* START SUPPLIED INFORMATION *

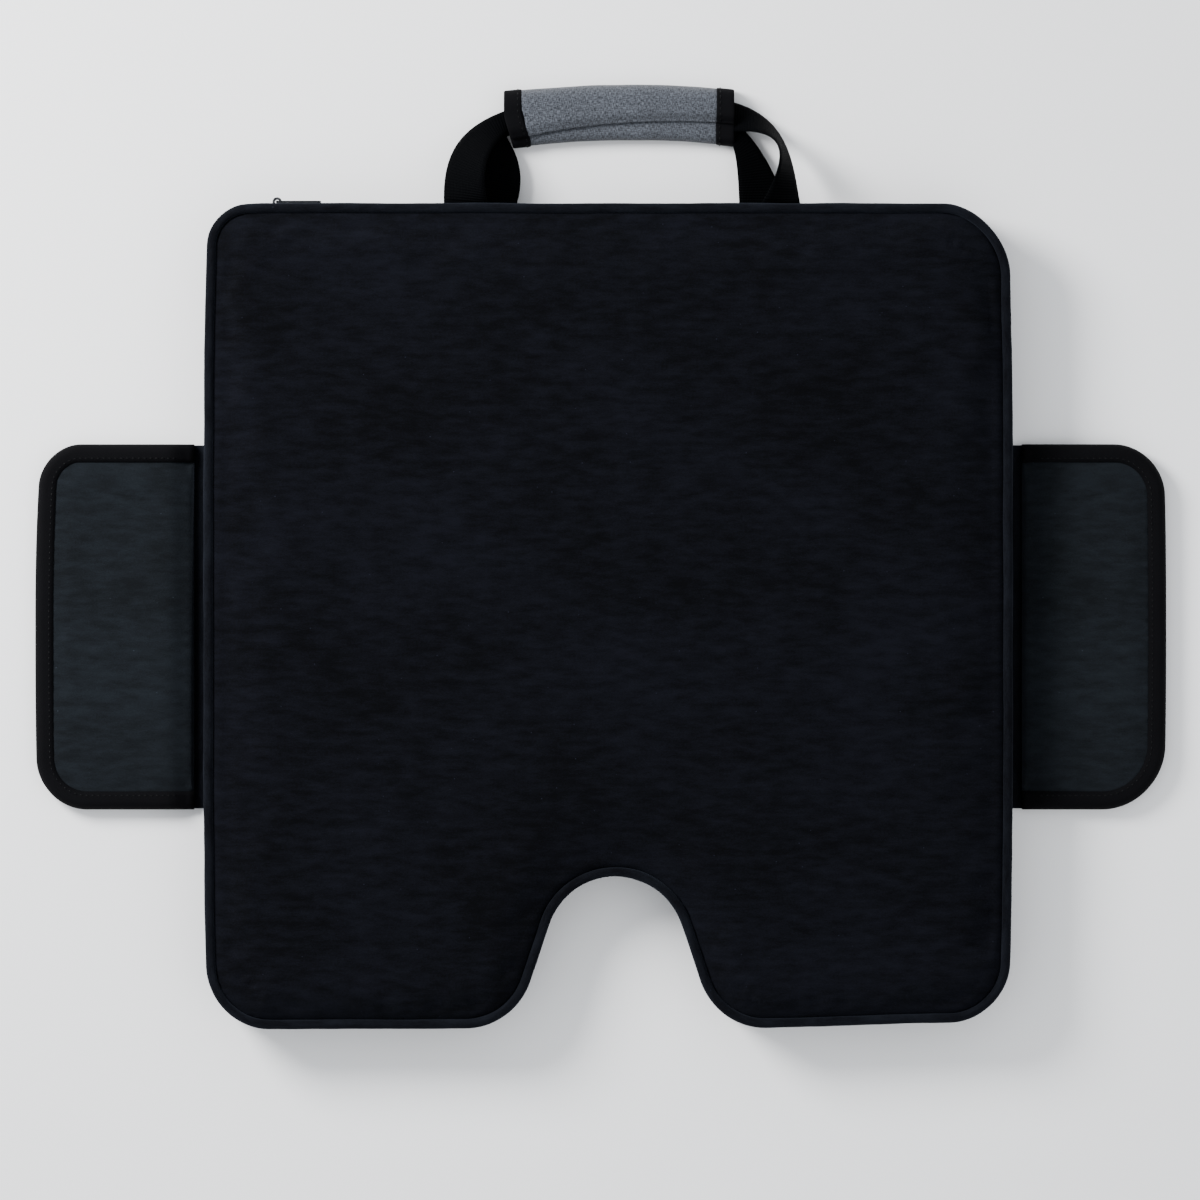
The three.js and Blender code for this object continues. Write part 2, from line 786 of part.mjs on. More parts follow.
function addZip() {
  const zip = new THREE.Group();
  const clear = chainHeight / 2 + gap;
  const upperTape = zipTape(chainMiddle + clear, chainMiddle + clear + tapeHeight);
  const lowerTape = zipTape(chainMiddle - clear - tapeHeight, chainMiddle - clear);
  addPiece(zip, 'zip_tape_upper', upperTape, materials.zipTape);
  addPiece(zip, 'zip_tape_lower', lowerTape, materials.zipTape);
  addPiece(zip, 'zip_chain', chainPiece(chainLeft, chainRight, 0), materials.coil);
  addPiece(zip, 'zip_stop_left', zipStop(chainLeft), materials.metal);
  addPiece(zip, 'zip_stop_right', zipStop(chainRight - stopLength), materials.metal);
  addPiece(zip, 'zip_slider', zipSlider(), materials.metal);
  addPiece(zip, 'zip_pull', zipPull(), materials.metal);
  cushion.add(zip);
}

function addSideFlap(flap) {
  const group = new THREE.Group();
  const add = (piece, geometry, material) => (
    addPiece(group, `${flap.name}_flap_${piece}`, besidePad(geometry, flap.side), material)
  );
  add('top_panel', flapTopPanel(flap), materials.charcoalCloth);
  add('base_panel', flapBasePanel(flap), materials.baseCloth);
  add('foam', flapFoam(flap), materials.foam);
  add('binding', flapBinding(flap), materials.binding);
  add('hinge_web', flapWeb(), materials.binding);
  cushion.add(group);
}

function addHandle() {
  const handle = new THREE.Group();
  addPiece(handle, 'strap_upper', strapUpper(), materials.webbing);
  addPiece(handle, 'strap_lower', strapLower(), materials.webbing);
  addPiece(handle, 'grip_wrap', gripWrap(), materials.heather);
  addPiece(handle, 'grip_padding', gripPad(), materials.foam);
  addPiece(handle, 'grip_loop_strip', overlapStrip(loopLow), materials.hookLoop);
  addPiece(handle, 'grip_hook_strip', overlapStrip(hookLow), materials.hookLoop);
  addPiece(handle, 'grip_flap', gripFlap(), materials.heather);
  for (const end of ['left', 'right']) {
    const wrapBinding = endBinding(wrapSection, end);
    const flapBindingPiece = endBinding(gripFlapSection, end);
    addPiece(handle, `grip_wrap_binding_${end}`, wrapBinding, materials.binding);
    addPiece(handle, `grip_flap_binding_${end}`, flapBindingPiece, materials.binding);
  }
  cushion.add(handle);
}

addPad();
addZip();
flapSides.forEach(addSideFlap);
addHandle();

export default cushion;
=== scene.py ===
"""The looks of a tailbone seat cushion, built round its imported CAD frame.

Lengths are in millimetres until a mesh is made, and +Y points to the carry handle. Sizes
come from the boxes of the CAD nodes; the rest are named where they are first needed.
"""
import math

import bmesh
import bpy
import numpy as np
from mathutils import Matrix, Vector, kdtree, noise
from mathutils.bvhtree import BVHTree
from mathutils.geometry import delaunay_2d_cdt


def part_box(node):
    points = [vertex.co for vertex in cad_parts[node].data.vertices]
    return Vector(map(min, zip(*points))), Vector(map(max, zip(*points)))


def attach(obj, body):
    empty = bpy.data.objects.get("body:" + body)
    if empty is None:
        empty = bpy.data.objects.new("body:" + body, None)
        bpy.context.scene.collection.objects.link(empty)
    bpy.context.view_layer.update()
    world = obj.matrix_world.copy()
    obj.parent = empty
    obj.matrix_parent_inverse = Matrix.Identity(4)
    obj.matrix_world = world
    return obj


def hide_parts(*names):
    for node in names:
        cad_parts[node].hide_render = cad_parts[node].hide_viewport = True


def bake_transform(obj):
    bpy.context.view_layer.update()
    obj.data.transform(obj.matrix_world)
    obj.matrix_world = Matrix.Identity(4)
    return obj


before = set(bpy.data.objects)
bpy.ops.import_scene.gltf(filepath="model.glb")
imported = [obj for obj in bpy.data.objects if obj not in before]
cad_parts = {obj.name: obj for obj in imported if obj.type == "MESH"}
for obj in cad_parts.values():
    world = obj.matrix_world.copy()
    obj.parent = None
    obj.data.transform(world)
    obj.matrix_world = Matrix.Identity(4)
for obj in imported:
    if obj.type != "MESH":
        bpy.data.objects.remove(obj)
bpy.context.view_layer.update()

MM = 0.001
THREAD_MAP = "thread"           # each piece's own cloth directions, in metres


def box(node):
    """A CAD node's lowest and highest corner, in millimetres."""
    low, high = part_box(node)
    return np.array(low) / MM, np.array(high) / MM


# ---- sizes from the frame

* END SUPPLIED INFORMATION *

Extract from the listing above the lines between the line containing "for (const end" and the line containing "obj.parent = empty", keeping both of those lines. Output nothing else.

  for (const end of ['left', 'right']) {
    const wrapBinding = endBinding(wrapSection, end);
    const flapBindingPiece = endBinding(gripFlapSection, end);
    addPiece(handle, `grip_wrap_binding_${end}`, wrapBinding, materials.binding);
    addPiece(handle, `grip_flap_binding_${end}`, flapBindingPiece, materials.binding);
  }
  cushion.add(handle);
}

addPad();
addZip();
flapSides.forEach(addSideFlap);
addHandle();

export default cushion;
=== scene.py ===
"""The looks of a tailbone seat cushion, built round its imported CAD frame.

Lengths are in millimetres until a mesh is made, and +Y points to the carry handle. Sizes
come from the boxes of the CAD nodes; the rest are named where they are first needed.
"""
import math

import bmesh
import bpy
import numpy as np
from mathutils import Matrix, Vector, kdtree, noise
from mathutils.bvhtree import BVHTree
from mathutils.geometry import delaunay_2d_cdt


def part_box(node):
    points = [vertex.co for vertex in cad_parts[node].data.vertices]
    return Vector(map(min, zip(*points))), Vector(map(max, zip(*points)))


def attach(obj, body):
    empty = bpy.data.objects.get("body:" + body)
    if empty is None:
        empty = bpy.data.objects.new("body:" + body, None)
        bpy.context.scene.collection.objects.link(empty)
    bpy.context.view_layer.update()
    world = obj.matrix_world.copy()
    obj.parent = empty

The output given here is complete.